Hayup; Pedesaan di tengah perkebunan sawit
Mis-communication memang bukan hal yang baik. Hari itu
aku masih santai-santai saja karena info yang kudapat Romo akan berangkat pukul
18.00 wita. Agenda kunjungan kali ini adalah Hayup, ya aku baru pertama kali mendengar
tempat itu. Setibanya di gereja pukul 17.50 wita, sejauh mata memandang tak ada
satu pun orang, telingaku pun tidak menangkap suara siapa pun, singkatnya di
sana sangat sepi. Rupanya kami tertinggal, Romo sudah berangkat pukul 17.00
wita karena tidak mau menyia-nyiakan kesempatan dan pulang ke rumah tanpa
cerita, kami pun memutar otak untuk bisa tetap pergi. Setelah banyak berdebat
akhirnya kami pun berangkat pukul 18.30 wita, kawan-kawan di seberang telepon
sudah sangat berisik karena kami tak kunjung datang sedangkan misa mulai pukul
19.00 wita dan perjalanan Tanjung - Hayup membutuhkan waktu paling sedikit 45
menit. Berita buruknya adalah 4 orang yang berangkat ini tidak mengenal Hayup,
modal nekat kami tetap jalan berharap kawan di sana menunggu dan bersedia
menjadi peta kami. Temanku memacu mobil secepat mungkin agar sekilat mungkin
tiba di Hayup.
Kuliat jam di handphone-ku angkanya tertulis 19.25 akhirnya kami tiba di stasi yang baru diresmikan pada 25 Desember 2013 lalu. Setelah keluar dari mobil kuedarkan mataku, pemandangan pertama rumah-rumah tersusun rapi lalu kuedarkan kembali mataku tapi tidak kutemukan lokasi misa, seorang kawan menepuk pundakku dan mengajakku ke jalan kecil di sebelah kiriku. Rupanya jalan kecil itulah yang mengantarkan rombongan terlambat ini ke Kapela Hayup. Kapela sederhana berkarpet hijau itu terlihat sesak oleh umat Hayup, walaupun aku berada di luar Kapel tapi khusuk-nya misa masih bisa tertangkap oleh asaku, pengalaman spiritual yang tak terlupakan.
![]() |
Diskusi dengan orang muda Katolik Stasi Hayup |
![]() |
Foto bersama dengan orang muda Katolik Stasi Hayup |
Pada akhir misa tanpa disangka, Romo menyebut
KOMKA dan mempersilakan perwakilan dari kami menyampaikan tujuan kami menyusul
Romo ke Hayup. Ya, memang hari itu kami berkunjung ke Hayup untuk bertemu
dengan orang muda Hayup. Setelah selesai berkat, kami pun berkumpul dengan anak
muda Hayup yang mayoritas SMP. Awal perkenalan nampak malu-malu, masih enggan
bersuara lantang menyebutkan nama. Semakin larut suasana makin hangat, mulai
akrab dan sesekali spontan keluar guyunan serta tawa lepas. Sebelum pulang kami
mampir ke rumah ketua umat, kemudian melanjutkan perbincangan. Tak terasa waktu
berusaha mengusir kami, pukul 22.00 wita kami
pamit pulang, bersalaman satu-persatu. Kuharap ini bukan pertama dan
terakhir aku menginjakkan kakiku di Hayup.

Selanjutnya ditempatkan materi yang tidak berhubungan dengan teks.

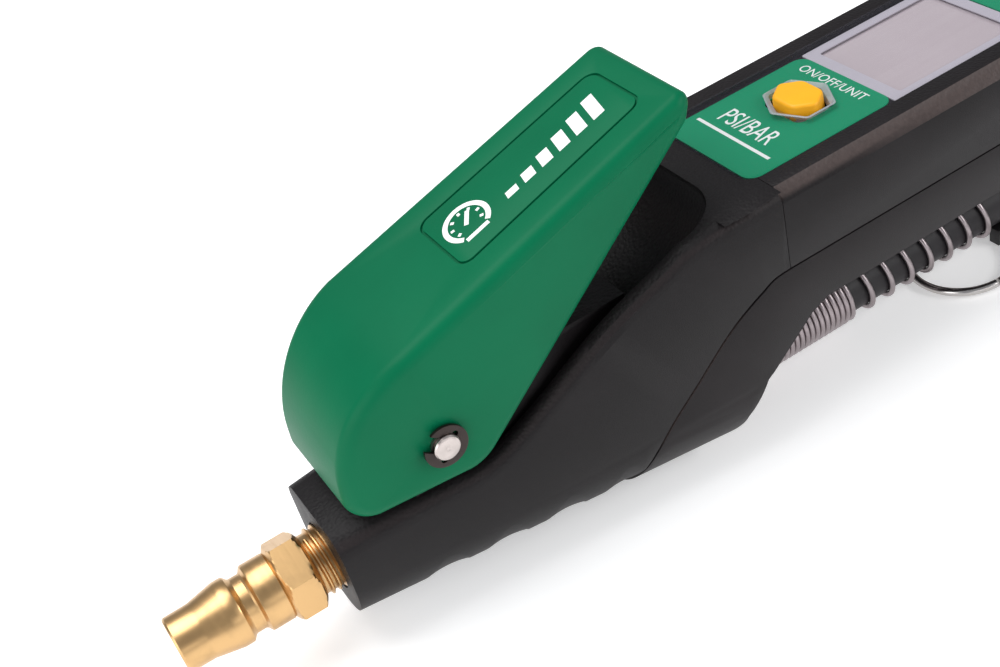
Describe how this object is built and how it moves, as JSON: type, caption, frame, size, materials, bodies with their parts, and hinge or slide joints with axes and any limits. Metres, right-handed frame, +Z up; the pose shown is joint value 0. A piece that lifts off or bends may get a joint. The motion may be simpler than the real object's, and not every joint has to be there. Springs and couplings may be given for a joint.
{
  "type": "tyre inflator with gauge",
  "caption": "Hand-held air-line tyre inflator: a squeeze lever opens the valve, a battery gauge shows pressure, and a short hose ends in a clip-on chuck.",
  "frame": {"origin": "middle of the tool's footprint, hose and chuck left out, on the plane it lies on", "axes": "+X along the tool from the air-line plug towards the gauge's rear end, +Z up, square to the display's back; +Y across"},
  "size_m": [0.261, 0.1445, 0.0792],
  "materials": {
    "black_steel": "phosphated",
    "block_alloy": "die cast",
    "board_green": "soldermask",
    "button_yellow": "moulded",
    "cell_wrap": "printed wrap",
    "chuck_chrome": "plated",
    "cover_plastic": "fine grained moulding",
    "door_plastic": "fine grained moulding",
    "fitting_brass": "turned",
    "grip_plastic": "coarse grained moulding",
    "guide_white": "light guide",
    "hose_rubber": "extruded",
    "label_film": "printed film",
    "lcd_grey": "display glass",
    "lens_acrylic": "clear hard coat",
    "lever_plastic": "semi-gloss green moulding",
    "nickel": "plated",
    "plug_brass": "turned",
    "rubber_black": "moulded",
    "seal_rubber": "moulded",
    "shell_plastic": "fine grained moulding",
    "spring_wire": "drawn wire",
    "stainless": "turned",
    "tray_black": "moulded",
    "valve_brass": "turned",
    "zinc_steel": "zinc plated"
  },
  "bodies": {
    "housing": {"air_block": "block_alloy", "batteries": "cell_wrap", "battery_contacts": "nickel", "battery_door": "door_plastic", "battery_tray": "tray_black", "chuck_body": "chuck_chrome", "chuck_core": "fitting_brass", "chuck_ferrule": "fitting_brass", "chuck_pin": "zinc_steel", "chuck_seal": "rubber_black", "chuck_stem": "fitting_brass", "circuit_board": "board_green", "cover_screws": "zinc_steel", "display_cover": "cover_plastic", "display_lens": "lens_acrylic", "door_screw": "zinc_steel", "end_plug_seal": "seal_rubber", "front_body": "grip_plastic", "hose": "hose_rubber", "hose_clip": "tray_black", "hose_ferrule": "fitting_brass", "hose_fitting": "fitting_brass", "inlet_filter": "valve_brass", "inlet_plug": "plug_brass", "label_print": "label_film", "lcd_module": "lcd_grey", "lever_pin": "stainless", "light_guide": "guide_white", "lower_shell": "shell_plastic", "pin_clips": "black_steel", "pressure_sensor": "stainless", "sensor_seal": "seal_rubber", "spring_guard": "spring_wire", "stem_seal": "seal_rubber", "tact_switch": "nickel", "valve_end_plug": "valve_brass", "valve_gland": "valve_brass", "valve_seat": "valve_brass", "valve_spring": "spring_wire"},
    "lever": {"lever": "lever_plastic"},
    "plunger": {"valve_stem": "stainless", "poppet_seal": "seal_rubber"},
    "button": {"power_button": "button_yellow"},
    "ring": {"hanging_ring": "nickel"},
    "chuck_lever": {"chuck_lever": "zinc_steel"}
  },
  "joints": [
    {"name": "lever_press", "type": "hinge", "parent": "housing", "child": "lever", "pos_m": [-0.05025, 0, 0.0418], "axis": [0, 1, 0], "range_deg": [0, 9], "stiffness_Nm_per_rad": 6, "springref_deg": -5.73},
    {"name": "valve_slide", "type": "slide", "parent": "housing", "child": "plunger", "axis": [0, 0, -1], "range_m": [0, 0.0031], "deforming": ["valve_spring"]},
    {"name": "button_press", "type": "slide", "parent": "housing", "child": "button", "axis": [0, 0, -1], "range_m": [0, 0.00045], "stiffness_N_per_m": 300, "springref_m": -0.0003},
    {"name": "ring_swing", "type": "hinge", "parent": "housing", "child": "ring", "pos_m": [0.08685, -0.0036, 0.0023], "axis": [0, -1, 0], "range_deg": [0, 135]},
    {"name": "chuck_lever_press", "type": "hinge", "parent": "housing", "child": "chuck_lever", "pos_m": [0.02165, -0.117, 0.0168], "axis": [0, 1, 0], "range_deg": [0, 8], "stiffness_Nm_per_rad": 1, "springref_deg": -5.73}
  ],
  "couplings": [
    {"joint": "valve_slide", "follows": "lever_press", "m_per_rad": 0.0195}
  ]
}
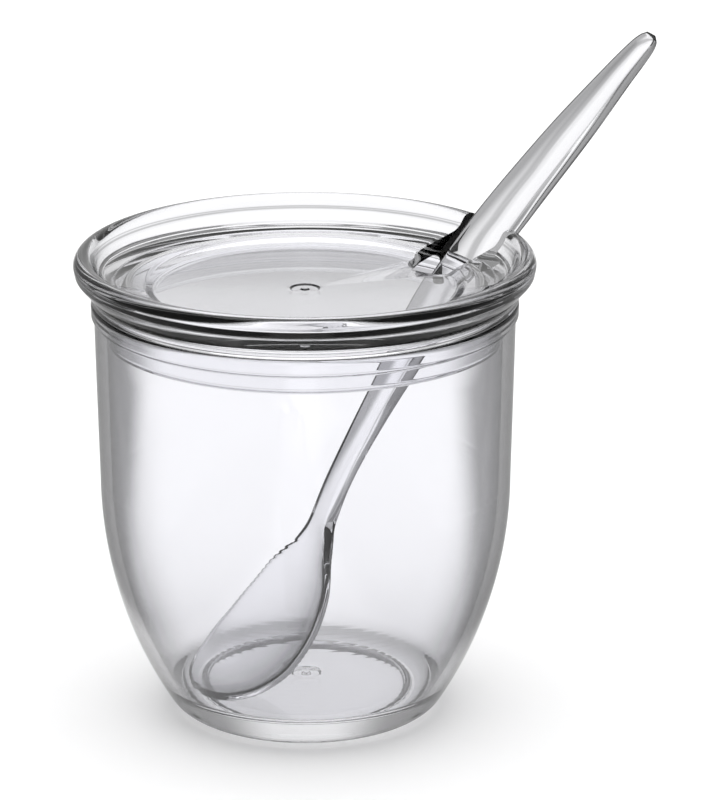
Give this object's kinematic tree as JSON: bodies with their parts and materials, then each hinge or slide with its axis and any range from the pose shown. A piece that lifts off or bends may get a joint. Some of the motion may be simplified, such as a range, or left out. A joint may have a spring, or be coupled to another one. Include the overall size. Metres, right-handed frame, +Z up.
{
  "type": "condiment jar",
  "caption": "Round clear plastic condiment jar with a dished drop-in lid, and a matching spoon that stands in the lid's notch.",
  "frame": {"origin": "middle of the footprint's box on the table, with the spoon's handle counted in it; the jar's own axis is 13.6 mm from it towards -X", "axes": "+Z up along the jar's axis, the picture looks along +Y, and the spoon's handle leans out towards +X, 31 degrees round towards +Y"},
  "size_m": [0.1252, 0.098, 0.1383],
  "materials": {
    "clear_jar": "clear polished plastic, colourless",
    "clear_lid": "clear polished plastic, colourless",
    "clear_spoon": "clear polished plastic, colourless"
  },
  "bodies": {
    "root": {"jar": "clear_jar", "lid": "clear_lid", "spoon": "clear_spoon"}
  },
  "joints": []
}
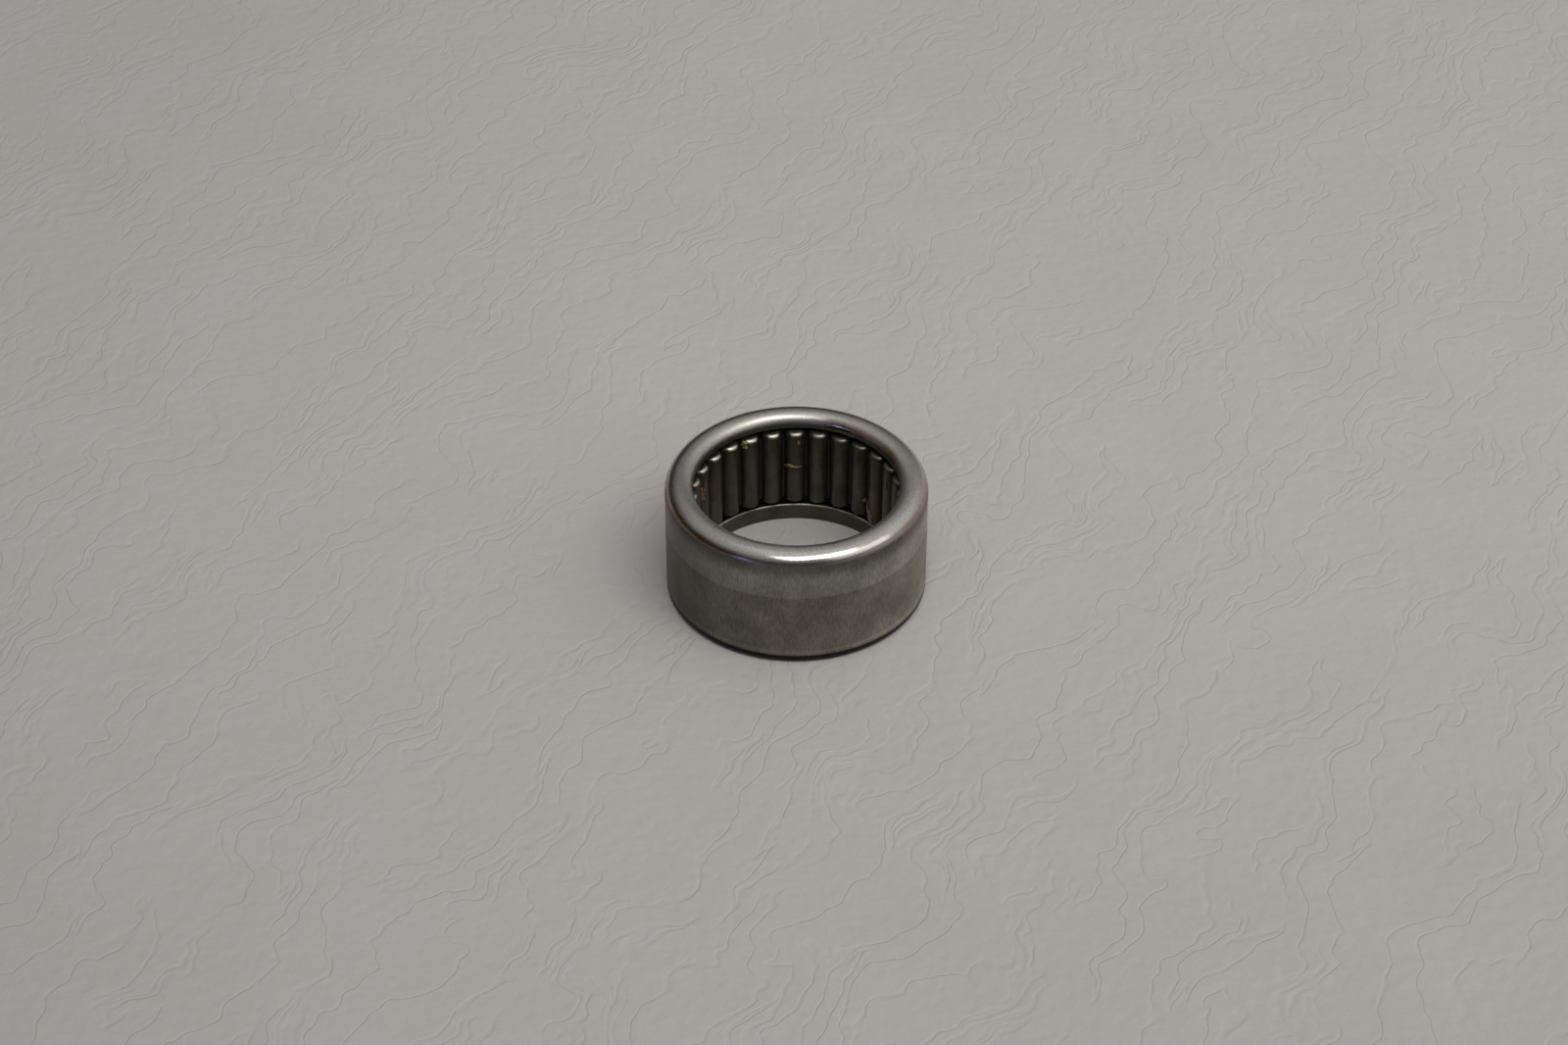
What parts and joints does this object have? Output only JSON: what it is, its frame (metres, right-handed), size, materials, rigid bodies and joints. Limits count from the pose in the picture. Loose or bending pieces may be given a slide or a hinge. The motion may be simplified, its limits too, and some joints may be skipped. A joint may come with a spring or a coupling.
{
  "type": "needle roller bearing",
  "caption": "Drawn-cup needle roller bearing: thin steel cup with turned-in rounded lips holding a cage of loose-running needle rollers that carry a shaft.",
  "frame": {"origin": "on the bearing's axis, in the plane of the lower end face, on which it stands", "axes": "+Z along the bearing's axis, from the drawn lip's face to the rolled lip's face; +Y from the viewer's side to the far side of the bearing"},
  "size_m": [0.0381, 0.038, 0.0191],
  "materials": {
    "cup_steel": "case-hardened steel, axial draw lines on the seat, polished lips, lightly oiled",
    "cage_steel": "dark oiled steel strip",
    "roller_steel": "ground bearing steel under a film of grease"
  },
  "bodies": {
    "cup": {"outer_cup": "cup_steel"},
    "cage": {"cage": "cage_steel"},
    "roller_01": {"needle_roller_01": "roller_steel"},
    "roller_02": {"needle_roller_02": "roller_steel"},
    "roller_03": {"needle_roller_03": "roller_steel"},
    "roller_04": {"needle_roller_04": "roller_steel"},
    "roller_05": {"needle_roller_05": "roller_steel"},
    "roller_06": {"needle_roller_06": "roller_steel"},
    "roller_07": {"needle_roller_07": "roller_steel"},
    "roller_08": {"needle_roller_08": "roller_steel"},
    "roller_09": {"needle_roller_09": "roller_steel"},
    "roller_10": {"needle_roller_10": "roller_steel"},
    "roller_11": {"needle_roller_11": "roller_steel"},
    "roller_12": {"needle_roller_12": "roller_steel"},
    "roller_13": {"needle_roller_13": "roller_steel"},
    "roller_14": {"needle_roller_14": "roller_steel"},
    "roller_15": {"needle_roller_15": "roller_steel"},
    "roller_16": {"needle_roller_16": "roller_steel"},
    "roller_17": {"needle_roller_17": "roller_steel"},
    "roller_18": {"needle_roller_18": "roller_steel"},
    "roller_19": {"needle_roller_19": "roller_steel"},
    "roller_20": {"needle_roller_20": "roller_steel"},
    "roller_21": {"needle_roller_21": "roller_steel"},
    "roller_22": {"needle_roller_22": "roller_steel"},
    "roller_23": {"needle_roller_23": "roller_steel"},
    "roller_24": {"needle_roller_24": "roller_steel"},
    "roller_25": {"needle_roller_25": "roller_steel"},
    "roller_26": {"needle_roller_26": "roller_steel"},
    "roller_27": {"needle_roller_27": "roller_steel"},
    "roller_28": {"needle_roller_28": "roller_steel"}
  },
  "joints": [
    {"name": "cage_spin", "type": "hinge", "parent": "cup", "child": "cage", "pos_m": [0, 0, 0.00953], "axis": [0, 0, 1], "continuous": true},
    {"name": "roller_01_spin", "type": "hinge", "parent": "cage", "child": "roller_01", "pos_m": [-0.00021, 0.01587, 0.00953], "axis": [0, 0, 1], "continuous": true},
    {"name": "roller_02_spin", "type": "hinge", "parent": "cage", "child": "roller_02", "pos_m": [0.00333, 0.01552, 0.00953], "axis": [0, 0, 1], "continuous": true},
    {"name": "roller_03_spin", "type": "hinge", "parent": "cage", "child": "roller_03", "pos_m": [0.0067, 0.01439, 0.00953], "axis": [0, 0, 1], "continuous": true},
    {"name": "roller_04_spin", "type": "hinge", "parent": "cage", "child": "roller_04", "pos_m": [0.00973, 0.01254, 0.00953], "axis": [0, 0, 1], "continuous": true},
    {"name": "roller_05_spin", "type": "hinge", "parent": "cage", "child": "roller_05", "pos_m": [0.01228, 0.01006, 0.00953], "axis": [0, 0, 1], "continuous": true},
    {"name": "roller_06_spin", "type": "hinge", "parent": "cage", "child": "roller_06", "pos_m": [0.01421, 0.00707, 0.00953], "axis": [0, 0, 1], "continuous": true},
    {"name": "roller_07_spin", "type": "hinge", "parent": "cage", "child": "roller_07", "pos_m": [0.01543, 0.00373, 0.00953], "axis": [0, 0, 1], "continuous": true},
    {"name": "roller_08_spin", "type": "hinge", "parent": "cage", "child": "roller_08", "pos_m": [0.01587, 0.00021, 0.00953], "axis": [0, 0, 1], "continuous": true},
    {"name": "roller_09_spin", "type": "hinge", "parent": "cage", "child": "roller_09", "pos_m": [0.01552, -0.00333, 0.00953], "axis": [0, 0, 1], "continuous": true},
    {"name": "roller_10_spin", "type": "hinge", "parent": "cage", "child": "roller_10", "pos_m": [0.01439, -0.0067, 0.00953], "axis": [0, 0, 1], "continuous": true},
    {"name": "roller_11_spin", "type": "hinge", "parent": "cage", "child": "roller_11", "pos_m": [0.01254, -0.00973, 0.00953], "axis": [0, 0, 1], "continuous": true},
    {"name": "roller_12_spin", "type": "hinge", "parent": "cage", "child": "roller_12", "pos_m": [0.01006, -0.01228, 0.00953], "axis": [0, 0, 1], "continuous": true},
    {"name": "roller_13_spin", "type": "hinge", "parent": "cage", "child": "roller_13", "pos_m": [0.00707, -0.01421, 0.00953], "axis": [0, 0, 1], "continuous": true},
    {"name": "roller_14_spin", "type": "hinge", "parent": "cage", "child": "roller_14", "pos_m": [0.00373, -0.01543, 0.00953], "axis": [0, 0, 1], "continuous": true},
    {"name": "roller_15_spin", "type": "hinge", "parent": "cage", "child": "roller_15", "pos_m": [0.00021, -0.01587, 0.00953], "axis": [0, 0, 1], "continuous": true},
    {"name": "roller_16_spin", "type": "hinge", "parent": "cage", "child": "roller_16", "pos_m": [-0.00333, -0.01552, 0.00953], "axis": [0, 0, 1], "continuous": true},
    {"name": "roller_17_spin", "type": "hinge", "parent": "cage", "child": "roller_17", "pos_m": [-0.0067, -0.01439, 0.00953], "axis": [0, 0, 1], "continuous": true},
    {"name": "roller_18_spin", "type": "hinge", "parent": "cage", "child": "roller_18", "pos_m": [-0.00973, -0.01254, 0.00953], "axis": [0, 0, 1], "continuous": true},
    {"name": "roller_19_spin", "type": "hinge", "parent": "cage", "child": "roller_19", "pos_m": [-0.01228, -0.01006, 0.00953], "axis": [0, 0, 1], "continuous": true},
    {"name": "roller_20_spin", "type": "hinge", "parent": "cage", "child": "roller_20", "pos_m": [-0.01421, -0.00707, 0.00953], "axis": [0, 0, 1], "continuous": true},
    {"name": "roller_21_spin", "type": "hinge", "parent": "cage", "child": "roller_21", "pos_m": [-0.01543, -0.00373, 0.00953], "axis": [0, 0, 1], "continuous": true},
    {"name": "roller_22_spin", "type": "hinge", "parent": "cage", "child": "roller_22", "pos_m": [-0.01587, -0.00021, 0.00953], "axis": [0, 0, 1], "continuous": true},
    {"name": "roller_23_spin", "type": "hinge", "parent": "cage", "child": "roller_23", "pos_m": [-0.01552, 0.00333, 0.00953], "axis": [0, 0, 1], "continuous": true},
    {"name": "roller_24_spin", "type": "hinge", "parent": "cage", "child": "roller_24", "pos_m": [-0.01439, 0.0067, 0.00953], "axis": [0, 0, 1], "continuous": true},
    {"name": "roller_25_spin", "type": "hinge", "parent": "cage", "child": "roller_25", "pos_m": [-0.01254, 0.00973, 0.00953], "axis": [0, 0, 1], "continuous": true},
    {"name": "roller_26_spin", "type": "hinge", "parent": "cage", "child": "roller_26", "pos_m": [-0.01006, 0.01228, 0.00953], "axis": [0, 0, 1], "continuous": true},
    {"name": "roller_27_spin", "type": "hinge", "parent": "cage", "child": "roller_27", "pos_m": [-0.00707, 0.01421, 0.00953], "axis": [0, 0, 1], "continuous": true},
    {"name": "roller_28_spin", "type": "hinge", "parent": "cage", "child": "roller_28", "pos_m": [-0.00373, 0.01543, 0.00953], "axis": [0, 0, 1], "continuous": true}
  ],
  "couplings": [
    {"joint": "roller_01_spin", "follows": "cage_spin", "ratio": -11},
    {"joint": "roller_02_spin", "follows": "cage_spin", "ratio": -11},
    {"joint": "roller_03_spin", "follows": "cage_spin", "ratio": -11},
    {"joint": "roller_04_spin", "follows": "cage_spin", "ratio": -11},
    {"joint": "roller_05_spin", "follows": "cage_spin", "ratio": -11},
    {"joint": "roller_06_spin", "follows": "cage_spin", "ratio": -11},
    {"joint": "roller_07_spin", "follows": "cage_spin", "ratio": -11},
    {"joint": "roller_08_spin", "follows": "cage_spin", "ratio": -11},
    {"joint": "roller_09_spin", "follows": "cage_spin", "ratio": -11},
    {"joint": "roller_10_spin", "follows": "cage_spin", "ratio": -11},
    {"joint": "roller_11_spin", "follows": "cage_spin", "ratio": -11},
    {"joint": "roller_12_spin", "follows": "cage_spin", "ratio": -11},
    {"joint": "roller_13_spin", "follows": "cage_spin", "ratio": -11},
    {"joint": "roller_14_spin", "follows": "cage_spin", "ratio": -11},
    {"joint": "roller_15_spin", "follows": "cage_spin", "ratio": -11},
    {"joint": "roller_16_spin", "follows": "cage_spin", "ratio": -11},
    {"joint": "roller_17_spin", "follows": "cage_spin", "ratio": -11},
    {"joint": "roller_18_spin", "follows": "cage_spin", "ratio": -11},
    {"joint": "roller_19_spin", "follows": "cage_spin", "ratio": -11},
    {"joint": "roller_20_spin", "follows": "cage_spin", "ratio": -11},
    {"joint": "roller_21_spin", "follows": "cage_spin", "ratio": -11},
    {"joint": "roller_22_spin", "follows": "cage_spin", "ratio": -11},
    {"joint": "roller_23_spin", "follows": "cage_spin", "ratio": -11},
    {"joint": "roller_24_spin", "follows": "cage_spin", "ratio": -11},
    {"joint": "roller_25_spin", "follows": "cage_spin", "ratio": -11},
    {"joint": "roller_26_spin", "follows": "cage_spin", "ratio": -11},
    {"joint": "roller_27_spin", "follows": "cage_spin", "ratio": -11},
    {"joint": "roller_28_spin", "follows": "cage_spin", "ratio": -11}
  ]
}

Perjalanan pulang, kami mengambil rute lain.
Rute itu lah aku melihat ciri khas dari desa ini, rupanya desa ini dikelilingi
oleh sawit. Sepanjang perjalanan hamparan sawit menyapa kami, dinginnya malam
menembus kulitku, mempertegas bahwa oksigen melimpah di sekitar Desa Hayup, terang
saja karena Desa Hayup berada di tengah-tengah perkebunan sawit yang subur.